Because the ${\chi ^{(3)}}$ is a tensor, the polarization of the fundamental field and the orientation of the harmonophore that generates the THG scattering also influence the complex THG image field. Third-order nonlinear susceptibility tensors contain many elements, and while many of the tensor elements vanish due to symmetry, the non-zero elements can be probed to reveal details not accessible to linear measurements, such as linear optical scattering. By analyzing the dependence of the imaged THG field on incident illumination polarization and the THG polarization, the relative amplitude of the ${\chi ^{(3)}}$ tensor components can be studied, which allows for the determination of the organization and orientation of molecular species generating the THG field [58,71–73]. While such tensor analysis is possible with SHG holography [74], the relaxed symmetry selection rules for THG permit application of this measurement strategy to a much wider range of structures in a specimen.

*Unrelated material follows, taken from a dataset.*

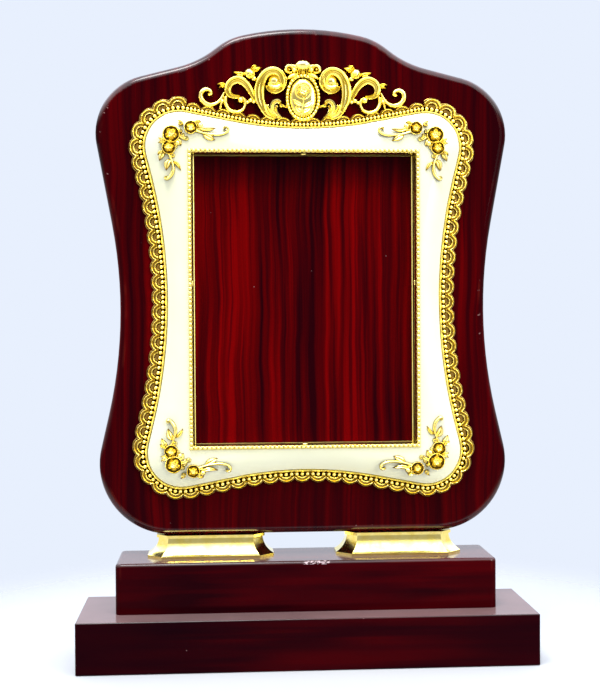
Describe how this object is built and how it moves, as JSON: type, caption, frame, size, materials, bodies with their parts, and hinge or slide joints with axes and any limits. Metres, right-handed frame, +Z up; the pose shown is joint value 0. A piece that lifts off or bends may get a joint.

THG phase variations can also arise from the physics of the third-order THG optical tensor. A complex-valued ${\chi ^{(3)}}$ will lead to phase shifts of scattered THG light that will be reflected by the phase of the imaged THG field. Such a contribution to the THG phase is evident in the spatial variation of the phase in THG field image of ${\rm{Mo}}{{\rm{S}}_2}$ in Fig. 4; as this sample is only three atomic layers thick, there is no possibility of phase accumulation from propagation. We speculate that the origin of this phase response arises from the spatial localization of the C-excitation in these systems [75,76], but confirmation of this conjecture requires further investigation. In general, linear and multiphoton resonances will also lead to phase variations that arise from chemical-specific absorption resonances in molecular systems. For instance, previous spectroscopy measurements of THG scattering have revealed two-photon absorption resonances in oxy- and deoxy-hemoglobin [64,65]. We also observe phase vortices in Fig. 4, which suggests spatially resolving chiral THG scattering that has previously been inferred from temporal measurements that are necessarily spatially averaged [28]. THG field imaging will allow for spatially resolved characterization of nonlinear optical scattering from 2D materials [29] and metamaterials [27].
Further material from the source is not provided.